Remember Bill Bunge‘s Fitzgerald: geography of a revolution (1971)? Trevor Barnes and Nick Heynen celebrated its republication in 2011 by the University of Georgia Press:
‘Forty years after its publication, Fitzgerald remains fresh, energetic, compelling, and relevant. One of Bunge’s purposes in Fitzgerald was to do human geography differently. He pushed the discipline in a new direction, helping to transform it into something else. If we see Fitzgerald differently now compared to when it was written it is because the discipline in which we gave become socialised has significantly altered. Fitzgerald helped to change it. We all contain, perhaps more than we would like to think, perhaps more than we would like to know, a little bit of Bunge, a little bit of Fitzgerald.’

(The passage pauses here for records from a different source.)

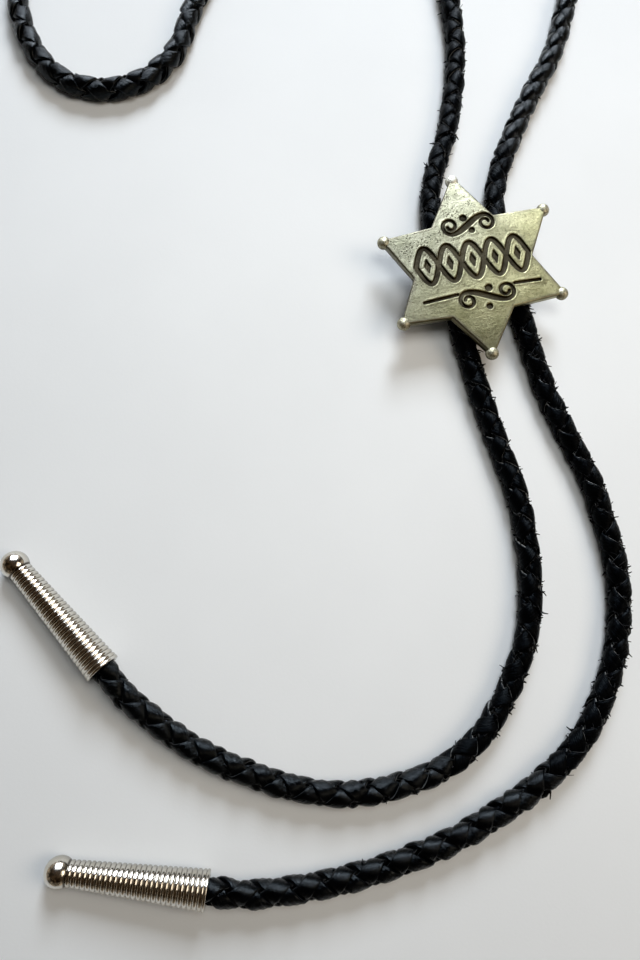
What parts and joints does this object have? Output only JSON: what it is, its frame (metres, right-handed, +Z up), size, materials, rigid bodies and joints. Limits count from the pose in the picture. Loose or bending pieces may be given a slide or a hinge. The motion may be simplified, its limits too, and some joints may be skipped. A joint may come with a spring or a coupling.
{
  "type": "bolo tie",
  "caption": "Braided black leather cord tie with a star-shaped engraved metal slide and ribbed metal tips, laid out flat with its neck loop folded over.",
  "frame": {"origin": "on the surface that it lies on, under the middle of the slide's keeper", "axes": "+Z up out of the surface, +Y up the star towards the neck loop, +X to the right of the star as it is seen"},
  "size_m": [0.167, 0.2651, 0.0084],
  "materials": {
    "cord_leather": "semi-gloss black braid",
    "star_pewter": "antiqued cast pewter, dark in its recesses",
    "keeper_steel": "plain pressed sheet",
    "tip_nickel": "bright nickel plating"
  },
  "bodies": {
    "root": {"cord": "cord_leather", "star_badge": "star_pewter", "keeper": "keeper_steel", "tip_left": "tip_nickel", "tip_right": "tip_nickel"}
  },
  "joints": []
}
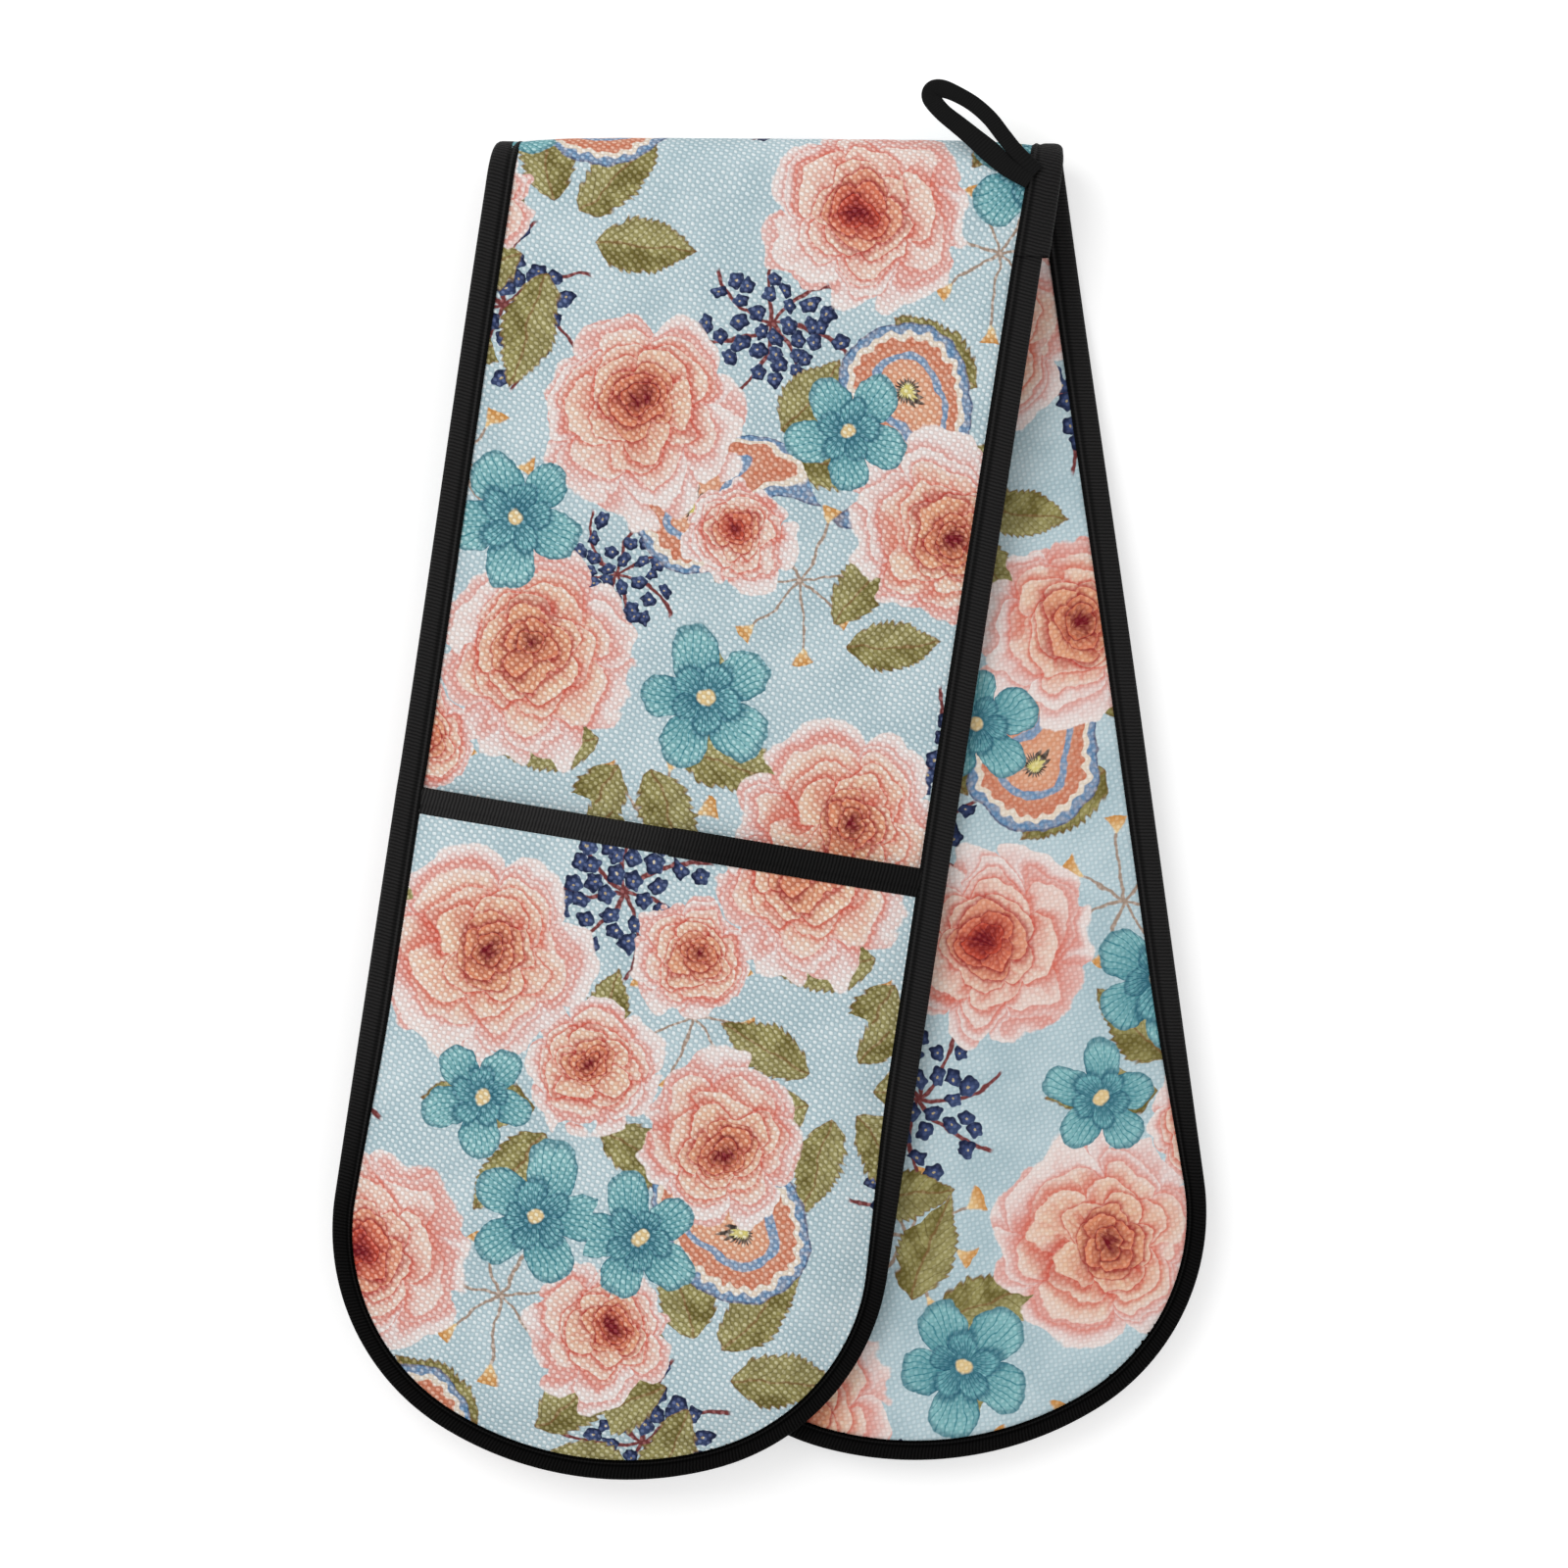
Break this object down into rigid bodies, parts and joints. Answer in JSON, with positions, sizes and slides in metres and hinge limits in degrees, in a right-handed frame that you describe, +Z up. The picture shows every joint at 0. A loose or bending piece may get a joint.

You can find the full set of commentaries in Progress in human geography 35 (5) (2011). What distinguished Fitzgerald, apart from its driving, passionate narrative, was a series of remarkable, original and imaginative maps of the Detroit neighbourhood where Bunge made his home. These were not decorations – many of them were deeply troubling – but an indispensable means of driving the argument home.
Now Denis Wood has followed in Bunge’s footsteps – readers will surely know The power of maps (which he wrote and later re-thought with John Fels) – using maps to tell a series of exquisitely layered stories about Boylan Heights in Raleigh, North Carolina in Everything sings: maps for a narrative atlas (2013). His publisher Siglio explains:
Iconoclastic geographer Denis Wood has created an atlas unlike any other. He surveys his small, century-old neighborhood in Raleigh, North Carolina by first paring away the inessential “map crap” (scale, orientation, street grids), then by locating the revelatory in the unmapped and unmappable: radio waves permeating the air, the paperboy’s route in space and time, the light cast by street lamps, Halloween pumpkins on porches. His joyful subversion of the traditional notions of mapmaking forge new ways of seeing not only this particular place, but also the very nature of place itself.
In a long and lively interview about the book, re-published today on Guernica, Denis argues:
Maps are just nude pictures of reality, so they don’t look like arguments. They look like “Oh my god, that’s the real world.” That’s one of the places where they get their kick-ass authority.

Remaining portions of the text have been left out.